I wonder, did she remember the prophecies? When she waited three days to find her twelve-year-old son, lost in Jerusalem, did she wonder if this was the moment she’d been dreading since she knew she was bringing the Messiah into the world?
Certainly, there was joy, but Mary’s life also was marked by unique burdens and pain. The prophecy of Simeon that her soul would be pierced was evident in many ways. But I think we see an insight into her quiet submission to the Lord and endurance in Luke 2.
But Mary kept all these things, pondering them in her heart. – Luke 2:19, RSVCE
She pondered what God had done. I think this pondering, this remembering and taking to heart the good and marvelous things God had done and was doing helped strengthen her in the difficult stretches of her journey.
When we experience suffering and trials as Christians, we are often tempted to despair.
But reading the stories of others, the stories of women who have suffered and endured encourages me to display similar faithfulness in my own trials. Trials form and refine us. They increase our reliance on the Lord and help bring out the character and virtue He created us to inhabit.
Count it all joy, my brethren, when you meet various trials, for you know that the testing of your faith produces steadfastness. And let steadfastness have its full effect, that you may be perfect and complete, lacking in nothing. – James 1:2-4, RSVCE
It is tempting to run from trials, to raise our fists to the heavens, and ask God when He will intervene on our behalf. And God can handle our pain, confusion, and prayers wondering what role our suffering could possibly play in God’s good plan.
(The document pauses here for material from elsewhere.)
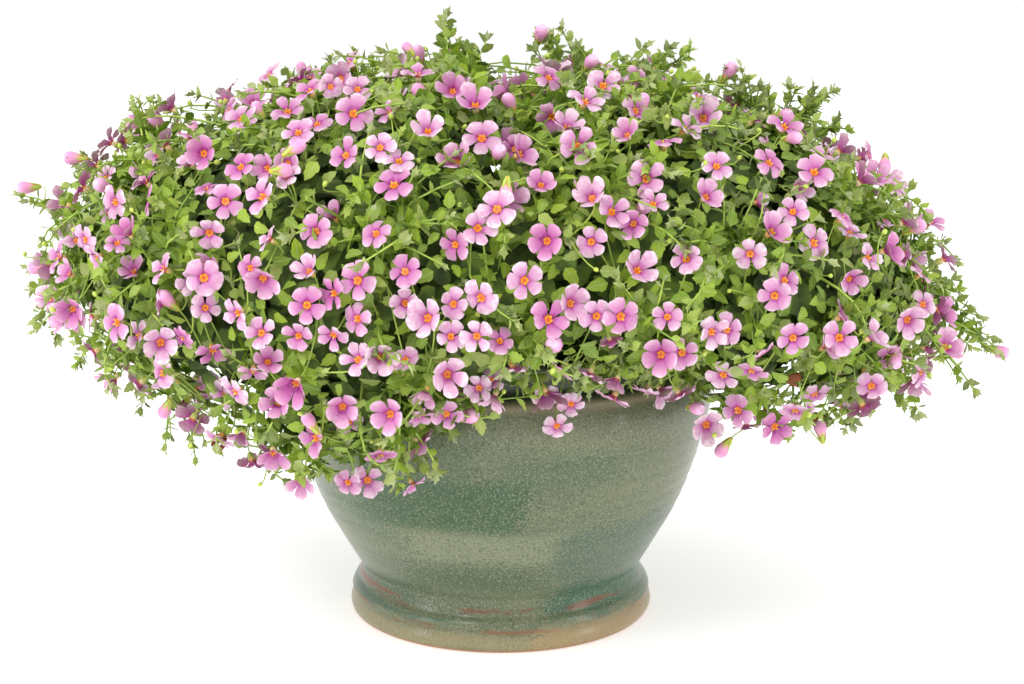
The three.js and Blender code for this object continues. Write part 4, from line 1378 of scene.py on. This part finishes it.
def clump_tree(name, material):
    """Old leaves that lie all over a clump, each turned at random."""
    tree, given = new_tree(name, {"Patterns": "Collection", "Density": "Float", "Size": "Float",
                                  "Seed": "Int"})
    spots = node(tree, "GeometryNodeDistributePointsOnFaces", Mesh=given["Geometry"],
                 Density=given["Density"], Seed=given["Seed"])
    patterns = node(tree, "GeometryNodeCollectionInfo", Collection=given["Patterns"],
                    Separate_Children=True, Reset_Children=True)
    lean = node(tree, "FunctionNodeRandomValue", {"data_type": "FLOAT_VECTOR"}, Seed=given["Seed"])
    lean.inputs[0].default_value = (-CLUMP_LEAN, -CLUMP_LEAN, -math.pi)
    lean.inputs[1].default_value = (CLUMP_LEAN, CLUMP_LEAN, math.pi)
    turn = node(tree, "FunctionNodeRotateRotation", {"rotation_space": "LOCAL"},
                Rotation=spots.outputs["Rotation"], Rotate_By=lean.outputs[0])
    # Always the plain leaf. With nothing linked, the index would be each point's own number
    pick = node(tree, "FunctionNodeRandomValue", {"data_type": "INT"}, Seed=given["Seed"])
    pick.inputs[4].default_value = PLAIN_LEAF
    pick.inputs[5].default_value = PLAIN_LEAF
    copies = node(tree, "GeometryNodeInstanceOnPoints", Points=spots.outputs[0],
                  Instance=patterns.outputs[0], Pick_Instance=True, Instance_Index=pick.outputs[2],
                  Rotation=turn.outputs[0], Scale=given["Size"])
    both = node(tree, "GeometryNodeJoinGeometry")
    fill(tree, both.inputs[0], copies.outputs[0])
    fill(tree, both.inputs[0], given["Geometry"])
    faces = node(tree, "GeometryNodeRealizeInstances", Geometry=both.outputs[0])
    done = node(tree, "GeometryNodeSetMaterial", Geometry=faces.outputs[0], Material=material)
    node(tree, "NodeGroupOutput", Geometry=done.outputs[0])
    return tree


leaf_tree = copies_tree("leaves on points", [LEAF])
petal_tree = copies_tree("blooms on points", [PETAL, ANTHER, STEM, TUBE_SKIN])
bud_tree = copies_tree("buds on points", [BUD_SKIN, ANTHER, STEM])
stem_tree = tubes_tree("stems on paths", STEM)
inner_tree = copies_tree("inner leaves on points", [OLD_LEAF_PAINTED_SHADE])
clumps_tree = clump_tree("old leaves on clumps", OLD_LEAF_PAINTED_SHADE)

total = 0
for group in GROUPS:
    members = [shoot for shoot in shoots if shoot["group"] == group]
    leaves = made_plain(cloud_object(f"leaves_{group}", clouds["leaf"][group]), leaf_tree,
                        Patterns=LEAVES, Size=1.0)
    petals = made_plain(cloud_object(f"blooms_{group}", clouds["bloom"][group]), petal_tree,
                        Patterns=BLOOMS, Size=1.0)
    buds = made_plain(cloud_object(f"buds_{group}", clouds["bud"][group]), bud_tree,
                      Patterns=BUDS, Size=1.0)
    stems = made_plain(path_object(f"stems_{group}", paths[group]), stem_tree,
                       Sides=STEM_SIDES, Width=1.0)
    inner = made_plain(cloud_object(f"inner_leaves_{group}", clouds["inner"][group]), inner_tree,
                       Patterns=LEAVES, Size=1.0)
    clumps = made_plain(clump_object(f"clumps_{group}", members), clumps_tree, Patterns=LEAVES,
                        Density=CLUMP_DENSITY, Size=CLUMP_LEAF, Seed=CLUMP_SEED + group)
    for piece, slot in ((leaves, "foliage"), (petals, "petals"), (buds, "petals"),
                        (stems, "foliage"), (inner, "foliage"), (clumps, "foliage")):
        piece.data.calc_loop_triangles()
        count = len(piece.data.loop_triangles)
        total += count
        print(piece.name, count, "triangles")
        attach(piece, "root")
        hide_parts(*[shoot["name"] for shoot in members])
print("plant", total, "triangles")

for patterns in (LEAVES, BLOOMS, BUDS):
    for obj in list(patterns.objects):
        bpy.data.objects.remove(obj)
    bpy.data.collections.remove(patterns)

# %% [markdown]
# ## The pot
#
# The pot was thrown on a wheel, so its outline is one profile turned about the axis. The profile
# is smoothed between the solids' corners and carries the potter's finger rings, and the glaze
# pools, breaks to brown on the ridges and stops just above the bare clay at the foot.

# %% Pot shape
POT_TURNS = 128
OUTER_SPAN = 1.9
INNER_SPAN = 6.0
DRAIN_RADIUS = 5 * MM
DRAIN_RING = 45 * MM
DRAIN_COUNT = 3
DRILL_LENGTH = 0.06

# Outside of the pot from the middle of its foot to its lip, and the inside back down, as radius and
# height in millimetres
OUTSIDE = [(0, 1.0), (60, 1.0), (70, 0.6), (74, 0), (82, 0), (84.5, 1.6), (85.2, 5), (84.2, 8.5),
           (83.6, 11), (84.2, 13), (82.6, 16.5), (80.0, 19), (79.6, 21.5), (79.0, 24), (78.6, 26.5),
           (80.4, 30), (86.2, 40), (93.0, 52), (98.4, 62), (104.2, 76), (108.8, 90), (113.4, 106),
           (116.4, 119), (117, 126), (116.2, 132), (114.8, 137), (114.6, 140), (112.6, 142.2),
           (108.4, 143.8), (107.0, 146.5), (107.3, 150), (109.2, 153), (110, 155.2), (109.6, 157.4),
           (107.6, 158.2)]
INSIDE = [(104.6, 157.6), (103, 155), (100.2, 149), (100.2, 143), (106, 134), (110, 122),
          (104, 98), (97.5, 75), (84, 50), (70, 30), (68, 14), (64, 10), (0, 10)]
RING_PITCH = 7.5 * MM
SLOW_PITCH = 0.0173
RING_DEPTH = 0.16 * MM
RINGS_START = 0.03
RINGS_SPAN = 0.1
FOOT_RADIUS = 0.07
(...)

These five women in the Bible remind me that the words of James are true. Suffering and trials can form and shape us and how we walk through these seasons matters. But it doesn’t just matter for our story. Hagar, Hannah, Ruth, Esther, and Mary are beautiful examples of women who endured suffering well and, thousands of years later, are still encouraging and equipping others with their examples.